Sometimes it's a strong negative feeling. If I were to have a personal encounter with a beast that kills its prey with one bound, I might not be waving and saying "Hey, there, power animal." I'm happy to have Jaguar visit me in the dream world. Because the connection felt so strong and powerful, I believed that Jaguar was, at least for a time, one of my animal companions. I explored this connection further by taking the Jaguar Wild Earth Animal Essence.

More on Crystals, Flowers, and Trees

If you dream about an identifiable crystal, you may want to explore the characteristics it represents, and you may also want to meditate with it.

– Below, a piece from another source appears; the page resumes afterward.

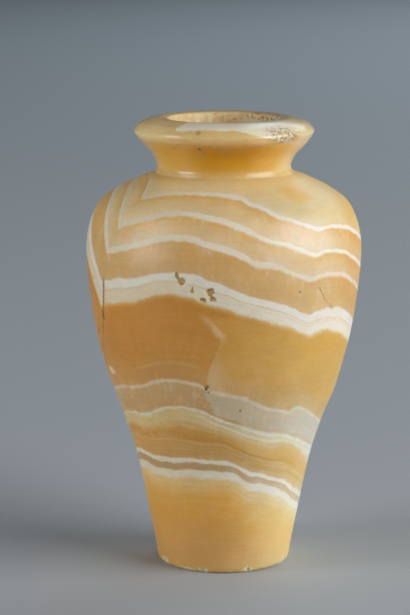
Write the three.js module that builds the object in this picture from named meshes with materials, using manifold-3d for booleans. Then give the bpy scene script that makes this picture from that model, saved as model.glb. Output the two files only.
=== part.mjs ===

If you dream about a crystal you don't recognize, check out books or online guides to see if you can find a similar-looking stone. Sometimes, though, we get very original in our crystal dreams, imagining stones that never were. Consider meditating on what you remember of its appearance and the feeling you had during the dream. Be open to the idea that in working with this stone of your imagination, you will have the opportunity to explore new realms.

Like crystals, dream flowers and trees may or may not be identifiable. Follow the same principles. If a majestic oak tree appears in your dream, research its spiritual properties and also look up the companion Bach Flower Remedy. If you've created a magical tree, discover its magic. You can follow the same practice with flowers that grow in your dreams.

I hope you find the information in this three-part series valuable, and I wish you happy dreaming.